There are differences in mentality in a broader sense. Jovana says that she hasn’t met a single neighbor in the village in these few years of marriage. Neighborly familiarity, a staple of the way of life in Serbia, is mostly unknown here. “Now, I am used to the solitude, and the noise and bustle in Serbia actually bother me when I go to visit. I don’t know if I could live in that racket again.”

Despite these cultural and private misunderstandings, she and her husband have a happy marriage. But the question that hangs in the air for anyone who has changed their place of living – the question of return one day – remains.

“I wouldn’t go back,” Jovana is resolute. “I have a good life with my husband.” She again sounds like she’s from another time.

And what do they say there about her choices?

“They don’t say anything, but they say behind my back, I am sure. Some are thrilled. But no one has said ‘what are you doing there with those Croats’. My mother is thrilled I’m here. My family used to go to the seaside in Istria in a yellow Fiat 600. My grandmother’s favorite place was Istria.

I ask her where she sees herself in ten years.

“Here, I hope – raising children.”

The heart in the right place

In the context of a country where a silent or, rather, objective assimilation of its Serbs is an acute, ever-present problem, a logical question arises. How will they raise their children? Will they tell them where their mother is from?

“Of course we will. They will certainly go to Serbia every winter.”

And what about religion?

“My husband is Catholic, and I am Orthodox, but we share the same worldview. I will tell you that worldview. We agree that popes and patriarchs have replaced kings and emperors and that they care more about power than faith. We are more inclined to believe in rebirth. Neither my husband nor his family is religious. Still, we agreed that we should call the priest because the house hasn’t been blessed for who knows how long. Now, although it isn’t important to either of us, we decided to go to Pula and get an Orthodox priest. I still favor my side a little bit,” she laughs merrily. She then adds, a little apologetically: “For a while in high school, I used to visit monasteries, but then I stopped. But I can’t believe that what I feel, what we can’t touch and what we in the people call ‘the soul’ simply vanishes with the person.”

In Istria, newborn children are usually baptized, sometimes out of tradition but mostly out of unwritten social convention and conformism. The same goes for other sacraments such as First Communion and confirmation, celebratory events for families and children here, when families gather and children most look forward to the gifts, often the most important part that follows the ritual and the church initiation. When Jovana has children and if she decides to baptize them, what church will that be in, seeing as she is in a “mixed marriage”?

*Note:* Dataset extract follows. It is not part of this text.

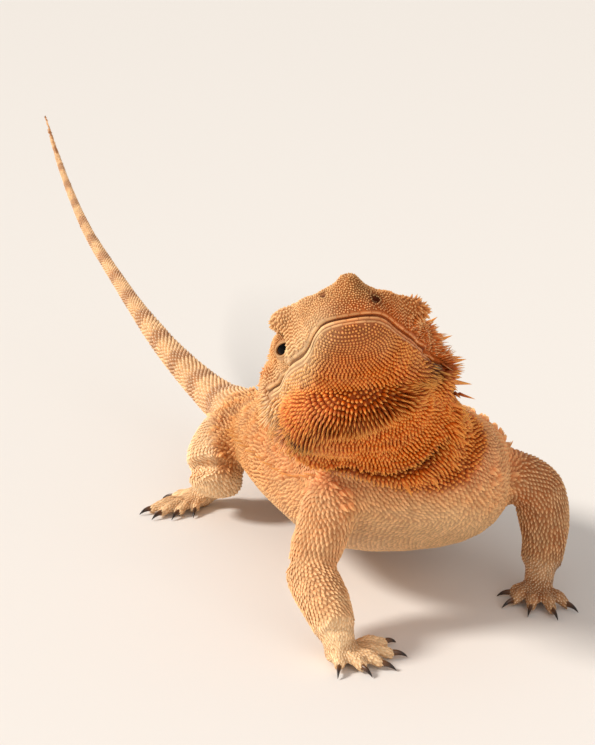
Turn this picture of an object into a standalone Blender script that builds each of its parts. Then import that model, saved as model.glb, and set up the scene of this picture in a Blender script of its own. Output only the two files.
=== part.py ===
"""Bearded dragon, life size, standing still with its head raised and turned.

The animal faces -Y and stands on z = 0. Lengths below are in millimetres.
The flesh is lofted whole, blended, parted by thin cuts and then named.
"""

import math

import bmesh
import bpy
from mathutils import Matrix, Vector
from mathutils.bvhtree import BVHTree

MM = 0.001
GAP = 0.3
VOXEL = 0.7
FLESH_TRIANGLES = 4000
CRUMB = 12.0

# head: its own frame has x to the animal's left, y forward, z to the crown
HEAD_AT = Vector((-13.2, -20.1, 95.6))
HEAD_LEFT = Vector((0.900, -0.426, 0.090))
HEAD_FRONT = Vector((-0.404, -0.739, 0.540))
EYE_AT = (15.0, -26.5, 2.3)
EYE_RADIUS = 3.9
SNOUT_TOP = 1.5
TOP_WIDENING = 0.022
# forward, half width, height of the widest line, crown, chin
HEAD_RINGS = (
    (1.0, 4.4, 2.5, 6.4, -1.8),
    (-0.8, 7.6, 2.5, 9.6, -4.2),
    (-4.0, 10.2, 3.0, 11.2, -6.4),
    (-9.0, 12.4, 3.5, 11.8, -8.8),
    (-15.0, 15.0, 3.5, 12.6, -11.0),
    (-22.0, 17.1, 3.0, 13.2, -13.2),
    (-30.0, 19.2, 2.0, 14.8, -16.0),
    (-38.0, 20.9, 0.0, 16.0, -19.0),
    (-45.0, 22.2, -1.5, 15.8, -22.5),
    (-51.0, 21.6, -4.0, 14.6, -25.0),
    (-56.0, 17.0, -5.0, 10.0, -22.5),
)
# swellings of the head: place, half sizes
HEAD_LUMPS = (
    ((0.9, -3.0, 9.0), (3.3, 4.6, 3.5)),
    ((13.9, -21.0, 6.9), (5.6, 10.0, 2.9)),
    ((11.2, -16.5, 6.9), (4.2, 8.0, 2.8)),
    ((8.6, -12.0, 6.2), (4.4, 10.0, 3.0)),
    ((18.4, -43.0, -4.0), (6.0, 9.5, 8.0)),
    ((14.2, -39.0, 4.4), (7.0, 10.5, 6.8)),
    ((0.0, -36.0, -13.0), (19.0, 19.0, 10.5)),
)

# trunk: place of the section's middle, half width, height above, depth below
TRUNK_RINGS = (
    ((16.0, 3.0, 50.0), 12.0, 10.0, 10.0),
    ((19.0, 8.0, 45.0), 22.0, 16.0, 15.0),
    ((23.5, 18.0, 39.0), 28.0, 19.0, 19.5),
    ((28.5, 34.0, 33.0), 32.0, 19.0, 22.0),
    ((30.0, 52.0, 31.0), 32.5, 19.0, 21.5),
    ((28.5, 72.0, 29.0), 30.0, 17.5, 18.5),
    ((26.0, 92.0, 26.5), 24.0, 14.0, 14.5),
    ((23.5, 110.0, 24.5), 16.0, 10.5, 11.5),
    ((21.5, 125.0, 22.5), 10.0, 8.6, 9.0),
    ((20.0, 141.0, 22.0), 7.2, 6.8, 7.0),
)
TRUNK_LUMPS = (
    ((44.0, 44.0, 22.5), (14.5, 25.0, 11.0)),
)
NECK_RINGS = (
    ((1.0, 3.0, 70.0), 18.0, 14.0, 14.0),
    ((7.0, 8.0, 62.0), 19.0, 15.0, 15.0),
    ((14.0, 12.0, 53.0), 21.0, 16.0, 15.0),
    ((20.0, 19.0, 43.0), 22.0, 16.0, 15.0),
)
TAIL_LINE = (
    ((21.5, 125.0, 22.5), 8.4),
    ((20.0, 141.0, 22.0), 6.8),
    ((18.3, 160.0, 24.0), 5.3),
    ((16.0, 186.0, 29.5), 4.1),
    ((15.4, 212.0, 35.5), 3.2),
    ((16.0, 240.0, 42.0), 2.6),
    ((18.0, 281.0, 51.0), 2.1),
    ((22.0, 318.0, 60.0), 1.7),
    ((28.0, 360.0, 71.5), 1.3),
    ((34.5, 398.0, 82.0), 0.8),
)
TAIL_CUTS = (2, 4, 6)

# limbs: places and half widths along the limb, from the trunk outwards
LIMBS = {
    "front_right": (
        ((10.0, 18.0, 40.0), 8.5),
        ((1.0, 16.0, 36.0), 7.8),
        ((-4.0, 14.0, 27.0), 6.8),
        ((-8.0, 12.0, 18.8), 6.4),
        ((-8.6, 2.0, 13.8), 6.2),
        ((-8.4, -5.0, 8.6), 5.0),
    ),
    "front_left": (
        ((32.0, 17.0, 40.0), 8.5),
        ((43.0, 15.0, 37.5), 8.0),
        ((53.5, 14.0, 35.0), 7.2),
        ((61.5, 13.0, 30.0), 7.0),
        ((63.6, 11.5, 19.0), 6.6),
        ((61.5, 9.5, 9.0), 5.2),
    ),
    "hind_right": (
        ((18.0, 113.0, 24.0), 9.4),
        ((8.5, 109.0, 22.2), 9.6),
        ((0.0, 102.0, 17.5), 8.6),
        ((0.0, 101.0, 14.0), 7.4),
        ((5.0, 106.0, 10.2), 5.8),
        ((5.0, 111.5, 6.8), 4.2),
    ),
    "hind_left": (
        ((29.0, 113.0, 24.0), 9.4),
        ((38.5, 109.0, 22.2), 9.6),
        ((47.0, 102.0, 17.5), 8.6),
        ((47.0, 101.0, 14.0), 7.4),
        ((42.0, 106.0, 10.2), 5.8),
        ((42.0, 111.5, 6.8), 4.2),
    ),
}
# feet: middle of the palm, then the tips of the five toes from the inner one
FEET = {
    "front_right": (
        (-7.6, -6.4),
        ((9.6, -2.6), (8.4, -11.0), (2.4, -16.6), (-4.6, -17.4), (-12.4, -14.6)),
    ),
    "front_left": (
        (59.0, 6.4),
        ((50.0, 12.0), (47.4, 5.0), (50.6, -2.6), (56.6, -7.6), (64.0, -5.6)),
    ),
    "hind_right": (
        (-1.5, 112.5),
        ((-7.0, 102.5), (-13.5, 103.5), (-19.0, 106.0), (-21.0, 111.5), (-10.0, 121.0)),
    ),
    "hind_left": (
        (48.5, 112.5),
        ((54.0, 102.5), (60.5, 103.5), (66.0, 106.0), (68.0, 111.5), (57.0, 121.0)),
    ),
}
PALM_HALF = {"front": 4.6, "hind": 4.8}
TOE_RADIUS = 1.7
CLAW_LENGTH = 3.4
CLAW_RADIUS = 0.8

# rows of spines round the head: forward, first and last angle, count, length
COLLARS = (
    (-47.5, -68.0, 62.0, 12, 4.9),
    (-43.0, -32.0, 8.0, 4, 6.2),
    (-44.0, 10.0, 36.0, 3, 6.0),
)
FLANK_SPINES = 13
FLANK_LENGTH = 3.4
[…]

“I’m not sure, I’m not sure what to tell you,” she hesitates. “I’d love for them to be baptized in an Orthodox church,” she admits. “Especially because the Catholic Church recognizes that, and if it’s that necessary because of society, we can do the confirmation that is done here when the child is sixteen or eighteen. We would do both,” she answers a little insecurely. “But I am sure I would teach our children everything about the Orthodox faith, and all that I know about the Catholic faith,” she adds.

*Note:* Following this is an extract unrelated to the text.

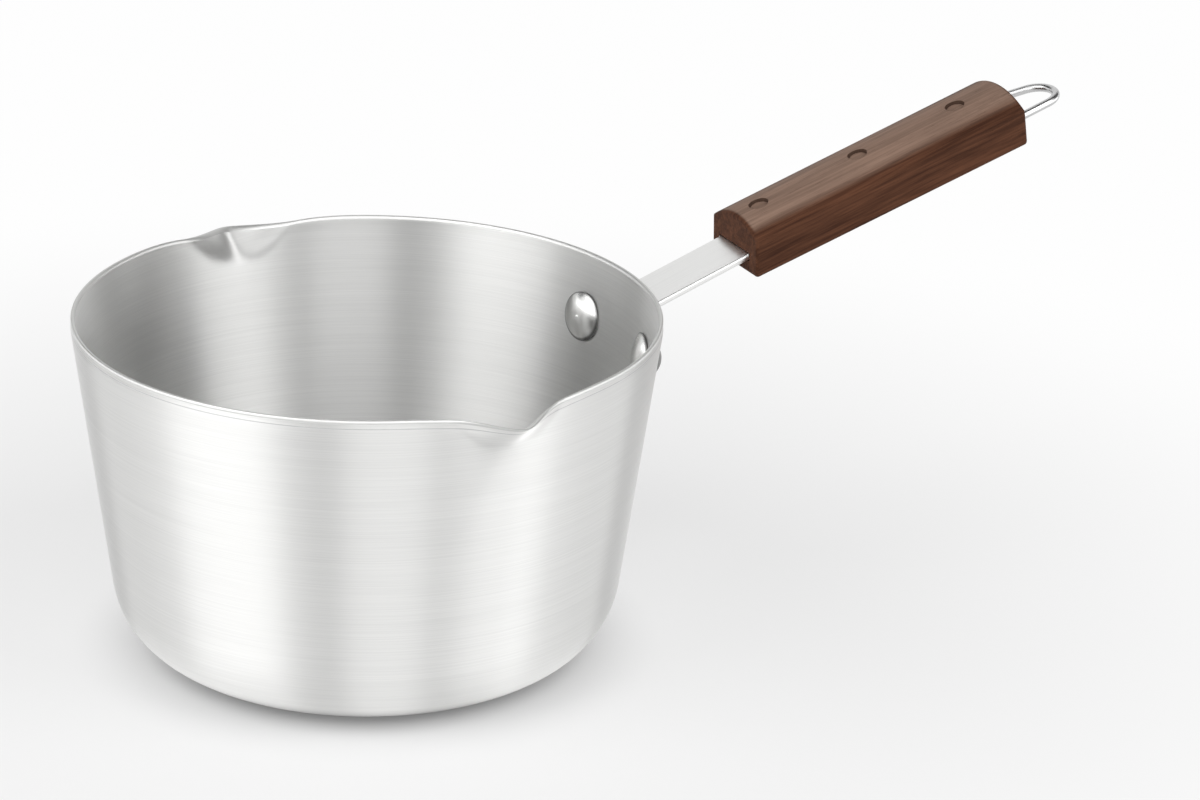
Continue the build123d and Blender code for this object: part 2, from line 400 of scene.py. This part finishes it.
@dataclass(frozen=True)
class RivetSteel(PolishedSteel):
    """Polished rivet steel: a bright head with a painted shade ring round its edge, and a darker, rougher
    tail outside the pan.

    The tail is told from the head by how far it lies from the pan's axis. As the wall leans, the tail's first
    part also reaches the head's upper edge, but only where the painted shade ring darkens it too.
    """

    roughness: float = 0.24
    middle: Point = (0, 0, 0)
    lean: float = WALL_LEAN
    # Painted shade ring round the head's edge: its inner and outer radius, and how dark it is.
    painted_ring_from: float = 5.35
    painted_ring_to: float = 5.95
    painted_ring_shade: float = 0.3
    tail_from: float = 67.5
    tail_to: float = 68.5
    tail_shade: float = 0.3
    tail_roughness: float = 0.15

    def shade(self, graph: Graph) -> Value:
        """Adds the steel, its marks, the painted shade ring round the head, and the darker, rougher tail.

        Args:
            graph: The node tree.

        Returns:
            The shader.
        """
        turn = math.radians(self.lean)
        upright = (math.sin(turn), 0, math.cos(turn))
        place, marks = graph.position(), self.marks(graph)
        side = graph.along(place, (0, 1, 0)) - self.middle[1] * MM
        height = graph.along(place, upright) - dot(self.middle, upright) * MM
        # Painted shade: a ring round the head's edge is painted darker.
        painted_ring = graph.length(graph.vector(side, height, 0)).step(self.painted_ring_from * MM, self.painted_ring_to * MM)
        tail = graph.from_axis(place).step(self.tail_from * MM, self.tail_to * MM)
        tone = graph.blend(painted_ring, self.tone(graph, marks), colour(*self.tint, self.painted_ring_shade))
        tone = graph.blend(tail, tone, colour(*self.tint, self.tail_shade))
        return self.polish(graph, marks, tone, self.rough(marks) + tail * self.tail_roughness)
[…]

She tries to find a way to express the complexity of her emotions, of local customs and of the family she became a part of.

“To be honest with you – and it’s not nationalism, believe me – there is something that brings me back to the Orthodox faith. My husband doesn’t celebrate Catholic Christmas. I mark the occasion. But we have a full house of guests on Orthodox Christmas.”

The children will, therefore, know who they are in that sense, too?

“I am sure of that.”

We end our conversation, interrupted several times by the orders of customers, whose numbers are steadily increasing. The start of the tourist season is approaching. Jovana gets up and rushes to the tables and foreign customers filling the terrace. She has better things to do right now than talk about identities. She knows where she belongs anyway, despite everything. And her heart, as all good people’s, is in the right place.